On most mornings, I stop and have coffee with my mom. It’s on my way to work, and I usually stay about 30-45 minutes. We talk a little bit about friends she’s heard from and what she saw on television. She’ll want to know how the kids are, especially since we’re expecting the arrival of our first grandchild in August (her second great grandchild). I will have heard most of the stories before.
But when I was a kid, I probably told her the same stories over and over again, too.
Having said that, coffee with my mom has taken a little getting used to. For one thing, I’m a morning person. What I mean by that is I like to get up and start working early in the morning. I’ve found that those first 3-4 hours in the morning, before I talk to anyone, are the most productive and creative time of my day.
Now, I’m having coffee with Mom.
I’m not complaining. She’s funny and strong—and opinionated. Our conversations are never boring. But I’ve had to adjust my day and how I work in it.
Why? Because my mom is that important to me. Since I’ve moved my mom to Nashville, I’ve had a lot of conversations with people who are dealing with older parents. How do you do it well? What’s most important to them?
I’m not an expert, but here’s what I’ve learned. What our parents want from us—indeed what I want from my own sons—is time. My mom wants a little time with me. Well, she wants a lot of time…but that’s another blog.
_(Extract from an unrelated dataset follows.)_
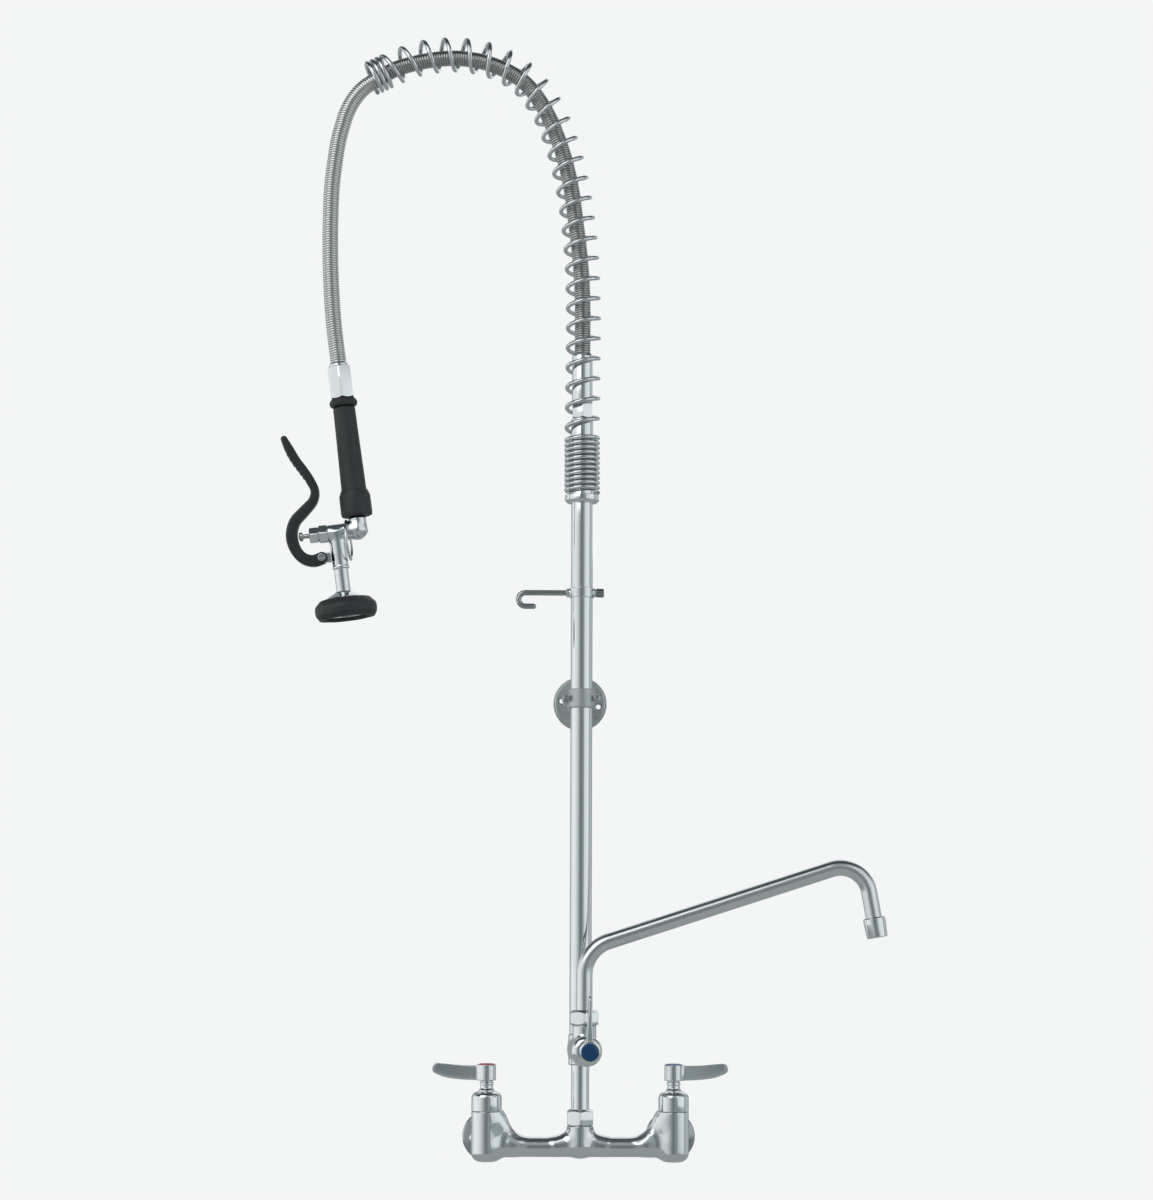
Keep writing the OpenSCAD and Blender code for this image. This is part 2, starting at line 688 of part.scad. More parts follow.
module add_on_bonnet() { color(chrome) on_add_on_valve() bonnet(); }
module add_on_cartridge() { on_add_on_valve() cartridge(); }
module add_on_stem() { on_add_on_valve() stem(); }
module add_on_handle() { on_add_on_valve() lever_handle(); }
module add_on_handle_screw() { on_add_on_valve() handle_screw(); }
module add_on_index() { color(add_on_blue) on_add_on_valve() index_button(); }

// Places a part at the foot of the nozzle's leg; the arm runs along +X
module at_nozzle() at_add_on() translate([0, -nozzle_out, 0]) rotate([0, 0, -add_on_turn]) children();

module nozzle_nut() {
  bottom = boss_z + seat_gap;
  color(chrome) at_nozzle() difference() {
    translate([0, 0, bottom]) rotate([0, 0, 30]) hex(30, nozzle_nut_h, 1.8);
    translate([0, 0, bottom - 1]) cylinder(r = nozzle_thread_r + run_gap, h = nozzle_nut_h - nozzle_lip_t + 1);
    translate([0, 0, bottom]) cylinder(r = nozzle_fit_r, h = nozzle_nut_h + 1);
  }
}

// Straight runs and bends of the nozzle, for the tube and for its bore. The straight
// runs are a hair wider than the bends and reach a little way over them.
module nozzle_run(r) {
  over = 0.8;
  wide = r + nozzle_run_over;
  foot_cut = nozzle_foot_bend * tan((90 - nozzle_rise) / 2);
  end_turn = 90 + nozzle_rise - nozzle_lean;
  end_cut = nozzle_end_bend * tan(end_turn / 2);
  arm = nozzle_arm_len();
  translate([0, 0, nozzle_foot_z]) cylinder(r = wide, h = nozzle_corner_z - foot_cut - nozzle_foot_z + over);
  translate([nozzle_foot_bend, 0, nozzle_corner_z - foot_cut]) rotate([90, 0, 0]) rotate([0, 0, 90 + nozzle_rise])
    rotate_extrude(angle = 90 - nozzle_rise) translate([nozzle_foot_bend, 0]) circle(r = r);
  translate([0, 0, nozzle_corner_z]) rotate([0, 90 - nozzle_rise, 0]) {
    translate([0, 0, foot_cut - over]) cylinder(r = wide, h = arm - foot_cut - end_cut + 2 * over);
    translate([nozzle_end_bend, 0, arm - end_cut]) rotate([90, 0, 0]) rotate([0, 0, 180 - end_turn])
      rotate_extrude(angle = end_turn) translate([nozzle_end_bend, 0]) circle(r = r);
  }
  at_nozzle_end() translate([0, 0, end_cut - over]) cylinder(r = wide, h = nozzle_end_drop - end_cut + over);
}

// Length of the nozzle's arm between its two corners
function nozzle_arm_len() = (nozzle_reach - nozzle_end_drop * sin(nozzle_lean)) / cos(nozzle_rise);

// Frame at the arm's outer corner, with Z down the outlet leg
module at_nozzle_end() translate([nozzle_arm_len() * cos(nozzle_rise), 0, nozzle_corner_z + nozzle_arm_len() * sin(nozzle_rise)])
  rotate([0, 180 - nozzle_lean, 0]) children();

module swing_nozzle() {
  color(chrome) at_nozzle() difference() {
    union() {
      nozzle_run(nozzle_r);
      translate([0, 0, nozzle_boss_top + seat_gap]) cylinder(r = nozzle_collar_r, h = nozzle_collar_top() - nozzle_boss_top - seat_gap);
    }
    nozzle_run(nozzle_bore_r);
    translate([0, 0, nozzle_foot_z - 1]) cylinder(r = nozzle_bore_r, h = 2);
    for (z = nozzle_ring_z()) translate([0, 0, z]) rotate_extrude()
      translate([nozzle_r + 0.35, 0]) circle(r = o_ring_r + run_gap);
    at_nozzle_end() translate([0, 0, nozzle_end_drop - 1]) cylinder(r = nozzle_bore_r, h = 2);
  }
}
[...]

So, how do you love your aging parents well? Spend time with them. Tell the old stories. Listen again to theirs. Tell them you love them. Just sit there.
Time is the new money. It’s the most precious thing we have. Don’t waste it on trivialities. Save a little for mom and dad. It’s the only thing they really want, and in truth, we owe it to them.
Besides, I’m trying to teach two boys how to treat their old man when he’s too old to come to them. Chris and Craig, are you guys paying attention?